# My Joey picture quality is poor



## samsp99 (Jan 19, 2008)

I just switched from DirecTV to Dish and had a hopper and single joey installed on Tuesday. The installation went smoothly and the switch over has been pain free.

One issue that I am running into though is that the picture quality on the joey is much worse than the hopper. Both are connected to 1080p LCDs. It appears like there are more compression artifacts in the joey picture, as if its being badly compressed again. The dish UI appears clean, its just the PQ of the video. If I pause the same show on both devices, the picture looks great on the hopper, but worse on the joey. Is this a known issue? Is there a fix?

The installer saw that I had a network tap next to the hopper, so he used the ethernet connection on the hopper rather than the joey ethernet box he was going to use instead. I don't seem to get home media from the Joey, is there anything else I am missing in this configuration?


----------



## Jhon69 (Mar 28, 2006)

samsp99 said:


> I just switched from DirecTV to Dish and had a hopper and single joey installed on Tuesday. The installation went smoothly and the switch over has been pain free.
> 
> One issue that I am running into though is that the picture quality on the joey is much worse than the hopper. Both are connected to 1080p LCDs. It appears like there are more compression artifacts in the joey picture, as if its being badly compressed again. The dish UI appears clean, its just the PQ of the video. If I pause the same show on both devices, the picture looks great on the hopper, but worse on the joey. Is this a known issue? Is there a fix?
> 
> The installer saw that I had a network tap next to the hopper, so he used the ethernet connection on the hopper rather than the joey ethernet box he was going to use instead. I don't seem to get home media from the Joey, is there anything else I am missing in this configuration?

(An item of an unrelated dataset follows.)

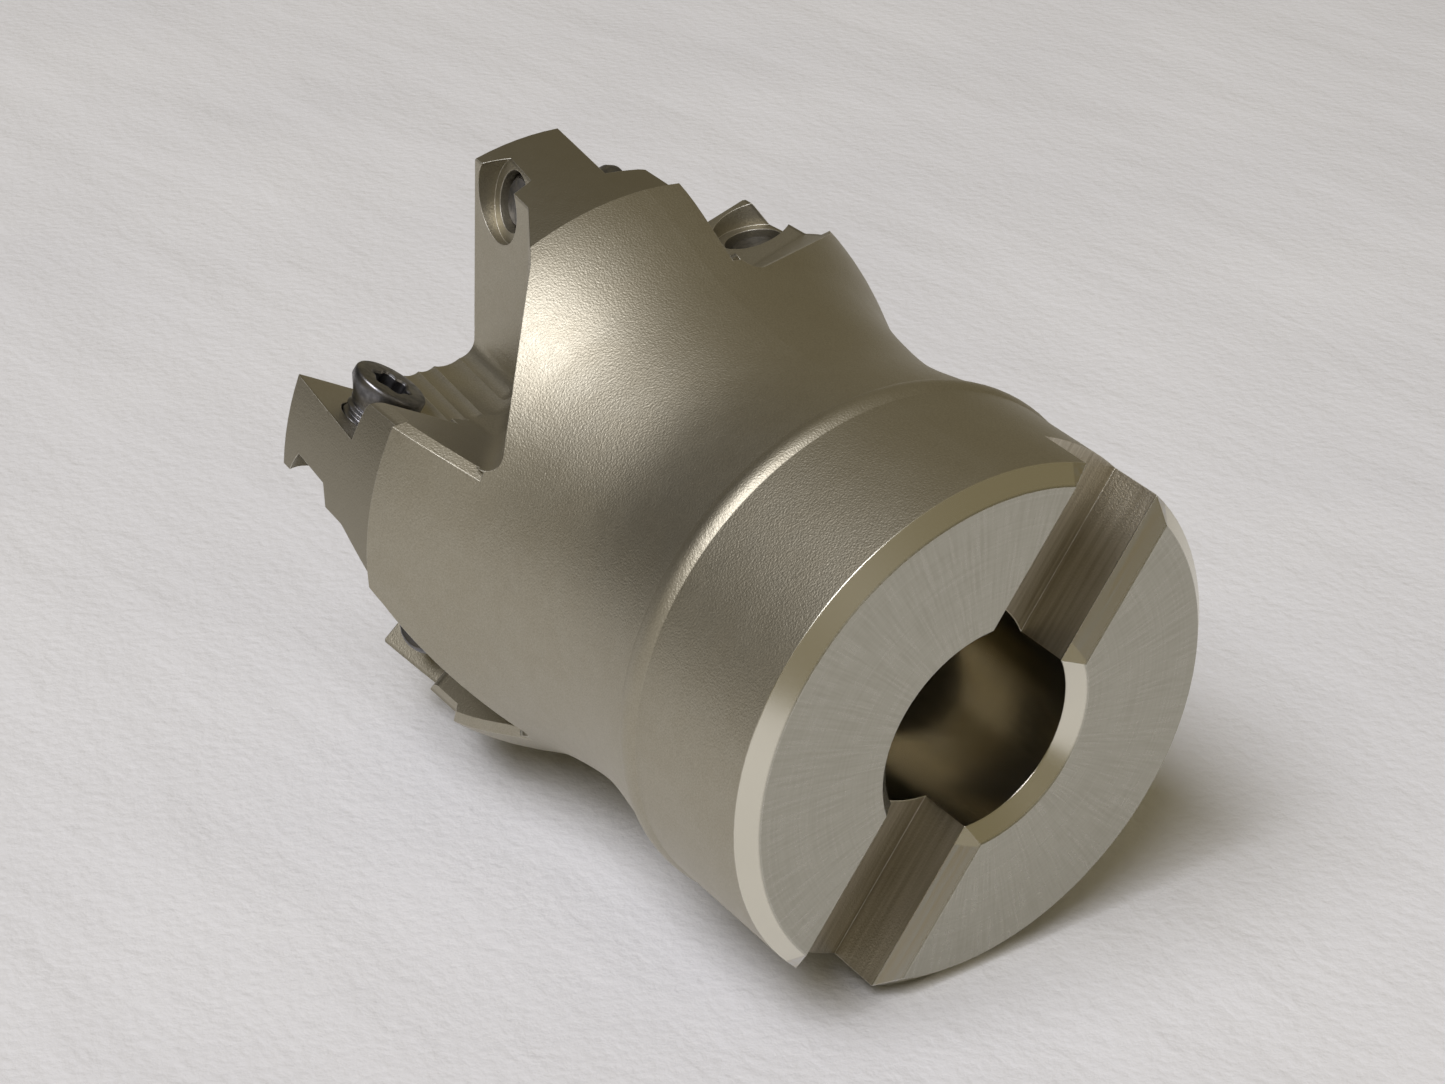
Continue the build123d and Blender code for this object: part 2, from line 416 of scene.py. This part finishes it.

The installer should have left a phone number for you to call if you have any problems within xx amount of days that they would come back and fix any problems.Call them,Good Luck!


----------



## P Smith (Jul 25, 2002)

Try other channel ...


----------



## Ray [email protected] Network (Dec 28, 2010)

If you are having a picture quality issue, I can schedule a technician to your home. Have you tried unplugging the Joey from the electrical outlet for 10 seconds to reboot the receiver? Did the picture deterioration occur after the technician left your home? Please let me know. Thanks.



samsp99 said:


> I just switched from DirecTV to Dish and had a hopper and single joey installed on Tuesday. The installation went smoothly and the switch over has been pain free.
> 
> One issue that I am running into though is that the picture quality on the joey is much worse than the hopper. Both are connected to 1080p LCDs. It appears like there are more compression artifacts in the joey picture, as if its being badly compressed again. The dish UI appears clean, its just the PQ of the video. If I pause the same show on both devices, the picture looks great on the hopper, but worse on the joey. Is this a known issue? Is there a fix?
> 
> The installer saw that I had a network tap next to the hopper, so he used the ethernet connection on the hopper rather than the joey ethernet box he was going to use instead. I don't seem to get home media from the Joey, is there anything else I am missing in this configuration?


----------